An ongoing lawsuit brought by 10 female former Baylor students has led to multiple depositions from administrators there during the years in question (including McCaw and Crawford), and Briles has turned over thousands of documents. A former player is suing the school on claims that his Title IX case was handled poorly. The NCAA has been investigating the university’s handling of sexual assault reports—a spokesman told Deadspin, “We cannot comment on current, pending or potential investigations.” The Texas Rangers are looking into what happened at Baylor too. And three former football players are still awaiting trial for sexual assault: Oakman, Armstead, and Chatman.

Institutions inspire a loyalty that even the actions of the people who run those institutions can’t overshadow. Baylor isn’t just the administration, its athletics program, or the collection of horror stories that took place in and around its campus. Understanding that might be the key to moving forward.

“I really think if Baylor doesn’t do anything to help, I can do something to help,” Taylor says one morning while sitting on the couch of her apartment near campus. “I’m an orientation and line camp leader. “I still love Baylor. Not necessarily the way that I did. I love the idea of Baylor. What Baylor is supposed to be, and what it’s supposed to stand for.”
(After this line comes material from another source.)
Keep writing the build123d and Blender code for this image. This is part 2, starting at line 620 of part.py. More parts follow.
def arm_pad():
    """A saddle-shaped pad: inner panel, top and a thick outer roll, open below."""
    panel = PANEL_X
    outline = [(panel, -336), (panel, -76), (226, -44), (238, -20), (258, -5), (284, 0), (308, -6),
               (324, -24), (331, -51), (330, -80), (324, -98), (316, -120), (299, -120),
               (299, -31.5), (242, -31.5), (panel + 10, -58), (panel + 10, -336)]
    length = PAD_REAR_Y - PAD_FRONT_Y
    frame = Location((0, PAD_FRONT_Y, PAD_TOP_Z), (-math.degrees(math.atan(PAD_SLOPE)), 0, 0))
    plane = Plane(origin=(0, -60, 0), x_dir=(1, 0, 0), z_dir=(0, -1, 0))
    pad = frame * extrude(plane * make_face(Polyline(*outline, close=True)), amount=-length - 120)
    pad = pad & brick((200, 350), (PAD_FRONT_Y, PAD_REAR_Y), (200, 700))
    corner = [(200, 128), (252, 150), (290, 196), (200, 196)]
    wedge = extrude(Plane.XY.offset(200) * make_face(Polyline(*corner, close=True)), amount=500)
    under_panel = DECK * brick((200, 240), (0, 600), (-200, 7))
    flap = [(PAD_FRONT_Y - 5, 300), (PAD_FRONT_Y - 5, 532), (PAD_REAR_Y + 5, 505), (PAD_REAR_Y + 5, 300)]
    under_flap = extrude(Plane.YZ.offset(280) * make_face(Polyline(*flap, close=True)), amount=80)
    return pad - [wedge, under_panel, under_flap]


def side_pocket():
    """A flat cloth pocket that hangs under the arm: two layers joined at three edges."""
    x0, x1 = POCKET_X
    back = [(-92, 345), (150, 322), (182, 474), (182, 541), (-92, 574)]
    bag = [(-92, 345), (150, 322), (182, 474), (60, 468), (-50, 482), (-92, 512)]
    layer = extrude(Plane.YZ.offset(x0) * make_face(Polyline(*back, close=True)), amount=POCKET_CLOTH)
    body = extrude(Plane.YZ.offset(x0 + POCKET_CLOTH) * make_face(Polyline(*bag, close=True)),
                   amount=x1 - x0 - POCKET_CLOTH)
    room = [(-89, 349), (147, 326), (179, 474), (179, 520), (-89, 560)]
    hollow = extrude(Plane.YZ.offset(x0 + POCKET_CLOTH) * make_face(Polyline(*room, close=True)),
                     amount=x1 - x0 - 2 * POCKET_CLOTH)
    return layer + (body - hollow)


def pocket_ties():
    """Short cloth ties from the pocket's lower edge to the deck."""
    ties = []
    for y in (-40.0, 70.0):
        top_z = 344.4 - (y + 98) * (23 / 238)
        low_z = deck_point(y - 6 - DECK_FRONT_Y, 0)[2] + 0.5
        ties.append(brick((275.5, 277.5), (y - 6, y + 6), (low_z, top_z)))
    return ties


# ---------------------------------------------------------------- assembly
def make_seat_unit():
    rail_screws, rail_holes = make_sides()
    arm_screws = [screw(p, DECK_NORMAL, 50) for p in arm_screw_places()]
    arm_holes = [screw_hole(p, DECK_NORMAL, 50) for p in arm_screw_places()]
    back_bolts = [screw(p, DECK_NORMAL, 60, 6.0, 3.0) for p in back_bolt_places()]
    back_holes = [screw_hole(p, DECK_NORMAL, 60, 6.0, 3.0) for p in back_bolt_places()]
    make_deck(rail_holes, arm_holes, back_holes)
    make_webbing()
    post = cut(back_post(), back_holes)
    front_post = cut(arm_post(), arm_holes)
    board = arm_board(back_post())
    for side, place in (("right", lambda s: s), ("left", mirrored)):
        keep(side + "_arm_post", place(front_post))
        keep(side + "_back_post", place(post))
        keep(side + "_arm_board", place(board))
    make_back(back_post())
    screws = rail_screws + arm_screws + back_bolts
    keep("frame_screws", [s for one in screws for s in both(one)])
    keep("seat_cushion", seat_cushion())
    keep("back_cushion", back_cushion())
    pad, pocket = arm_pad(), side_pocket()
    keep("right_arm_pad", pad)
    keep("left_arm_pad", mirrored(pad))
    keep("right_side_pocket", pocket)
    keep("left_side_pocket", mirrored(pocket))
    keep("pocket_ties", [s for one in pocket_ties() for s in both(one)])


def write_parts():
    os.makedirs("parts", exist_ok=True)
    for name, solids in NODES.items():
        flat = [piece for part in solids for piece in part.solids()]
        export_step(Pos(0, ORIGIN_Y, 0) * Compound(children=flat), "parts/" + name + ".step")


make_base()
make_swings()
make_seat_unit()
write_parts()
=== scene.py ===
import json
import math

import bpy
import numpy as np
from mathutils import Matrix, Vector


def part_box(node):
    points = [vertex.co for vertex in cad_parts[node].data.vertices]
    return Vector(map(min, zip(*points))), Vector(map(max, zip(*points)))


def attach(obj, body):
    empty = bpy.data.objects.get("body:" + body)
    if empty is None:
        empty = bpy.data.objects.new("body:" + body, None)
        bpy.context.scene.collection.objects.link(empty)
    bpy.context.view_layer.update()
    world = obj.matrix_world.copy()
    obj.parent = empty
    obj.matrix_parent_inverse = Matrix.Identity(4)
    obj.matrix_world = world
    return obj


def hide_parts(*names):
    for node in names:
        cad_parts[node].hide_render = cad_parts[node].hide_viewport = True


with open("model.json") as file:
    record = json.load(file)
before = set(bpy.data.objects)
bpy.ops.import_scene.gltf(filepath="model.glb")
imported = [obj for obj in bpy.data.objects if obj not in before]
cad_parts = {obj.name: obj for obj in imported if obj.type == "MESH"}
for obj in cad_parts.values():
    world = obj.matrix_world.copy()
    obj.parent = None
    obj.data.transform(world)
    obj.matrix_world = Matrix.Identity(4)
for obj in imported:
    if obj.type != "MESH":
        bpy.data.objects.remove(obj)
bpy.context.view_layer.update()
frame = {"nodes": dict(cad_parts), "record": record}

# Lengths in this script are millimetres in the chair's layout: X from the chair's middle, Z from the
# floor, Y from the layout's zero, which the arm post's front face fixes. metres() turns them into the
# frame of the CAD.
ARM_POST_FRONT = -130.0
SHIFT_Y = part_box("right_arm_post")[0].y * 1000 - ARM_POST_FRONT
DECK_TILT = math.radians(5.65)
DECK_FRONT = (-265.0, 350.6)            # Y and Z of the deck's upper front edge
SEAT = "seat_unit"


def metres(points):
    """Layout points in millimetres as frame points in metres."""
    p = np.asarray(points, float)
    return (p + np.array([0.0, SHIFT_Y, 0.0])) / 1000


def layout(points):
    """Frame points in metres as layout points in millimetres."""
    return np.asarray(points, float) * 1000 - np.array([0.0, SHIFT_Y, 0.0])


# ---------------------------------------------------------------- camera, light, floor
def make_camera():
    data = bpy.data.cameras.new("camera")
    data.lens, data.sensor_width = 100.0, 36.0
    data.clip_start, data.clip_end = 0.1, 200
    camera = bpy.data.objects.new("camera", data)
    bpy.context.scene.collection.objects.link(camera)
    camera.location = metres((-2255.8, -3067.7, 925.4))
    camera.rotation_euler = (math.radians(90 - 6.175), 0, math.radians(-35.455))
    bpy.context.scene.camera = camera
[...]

* The names of certain people in this story have been changed at their request to protect them from threats and harassment.
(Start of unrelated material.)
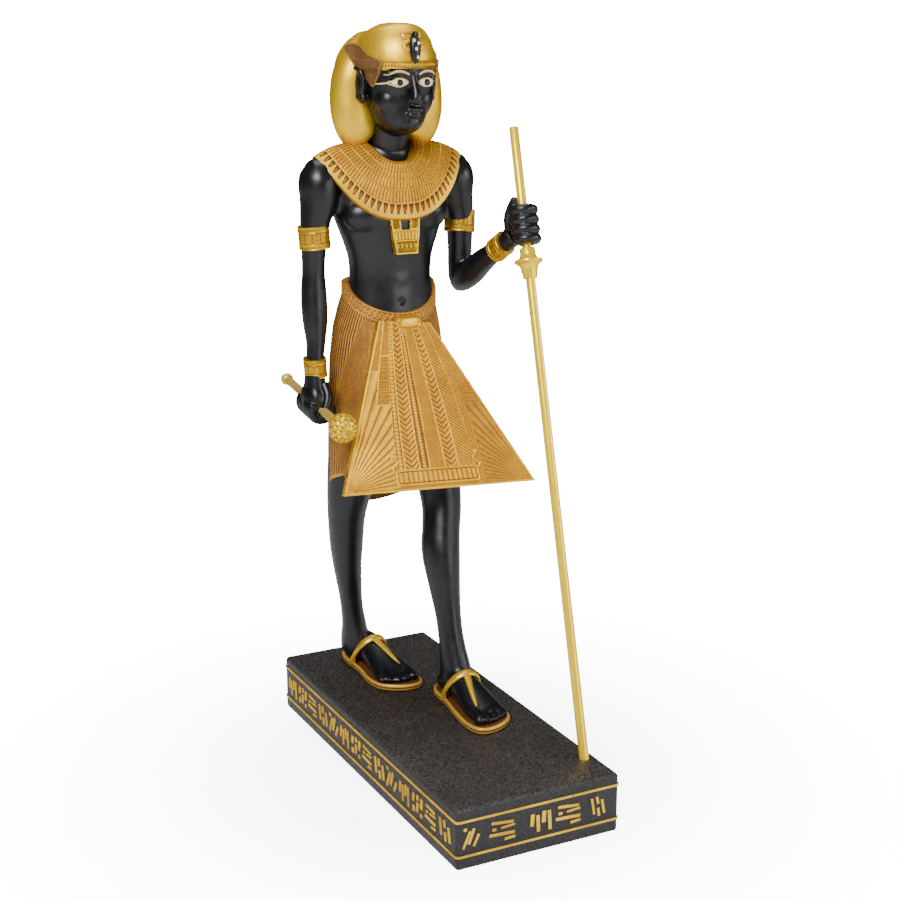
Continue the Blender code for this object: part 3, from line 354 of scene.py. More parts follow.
class Web:
    """A node tree that is being wired."""

    def __init__(self, tree: Tree) -> None:
        """Keep the tree that the nodes go into."""
        self.tree = tree

    def add(self, kind: str, settings: Optional[dict] = None, **inputs: object) -> bpy.types.Node:
        """Add a node.

        Args:
            kind: the node's type name.
            settings: its own properties.
            inputs: sockets or values by input name, with _ for a space; i0, i1 name one by number.

        Returns:
            The node.
        """
        node = self.tree.nodes.new(kind)
        for name, value in (settings or {}).items():
            setattr(node, name, value)
        self.feed(node, **inputs)
        return node

    def feed(self, node: bpy.types.Node, **inputs: object) -> None:
        """Link or set a node's inputs, named as for add."""
        for name, value in inputs.items():
            numbered = name[0] == "i" and name[1:].isdigit()
            socket = node.inputs[int(name[1:]) if numbered else name.replace("_", " ")]
            if isinstance(value, Socket):
                self.tree.links.new(value, socket)
            else:
                socket.default_value = value

    def paint(self, **inputs: object) -> None:
        """Link or set the inputs of a material's shader."""
        self.feed(self.tree.nodes["Principled BSDF"], **inputs)

    def group(self, tree: Tree, **inputs: object) -> bpy.types.NodeOutputs:
        """Add a node group and give its outputs."""
        return self.add("ShaderNodeGroup", {"node_tree": tree}, **inputs).outputs

    def bump(self, height: object, strength: float, distance: float) -> Socket:
        """A normal that follows a height."""
        node = self.add("ShaderNodeBump", None, Strength=strength, Distance=distance, Height=height)
        return node.outputs[0]

    def math(self, operation: str, first: object, second: object = 0.0) -> Socket:
        """The result of a sum on two values."""
        return self.add("ShaderNodeMath", {"operation": operation}, i0=first, i1=second).outputs[0]

    def mix(self, share: object, first: object, second: object, blend: str = "MIX") -> Socket:
        """A mix of two colours."""
        return self.add("ShaderNodeMix", {"data_type": "RGBA", "blend_type": blend}, i0=share, i6=first,
                        i7=second).outputs[2]

    def span(self, value: object, low: float, high: float, to_low: float = 0.0,
             to_high: float = 1.0) -> Socket:
        """A value moved from one range to another and kept in it."""
        node = self.add("ShaderNodeMapRange", {"clamp": True}, Value=value, From_Min=low, From_Max=high,
                        To_Min=to_low, To_Max=to_high)
        return node.outputs[0]

    def noise(self, vector: object, scale: object, detail: float = 3.0,
              roughness: float = 0.55) -> Socket:
        """A cloud of noise."""
        return self.add("ShaderNodeTexNoise", None, Vector=vector, Scale=scale, Detail=detail,
                        Roughness=roughness).outputs["Fac"]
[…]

Correction: Due to an editing error, the title of the job that Art Briles reportedly interviewed for at Southern Miss was incorrect. It has been corrected.


Dan Solomon and Jessica Luther co-wrote ‘Silence at Baylor,’ the first in-depth investigation into the Baylor sexual assault scandal, in August 2015 at Texas Monthly, which Ken Starr cited as the reason he decided to hire Pepper Hamilton to uncover the details of the school’s failings around the issue. Solomon and Luther both live in Austin, Texas, with their families.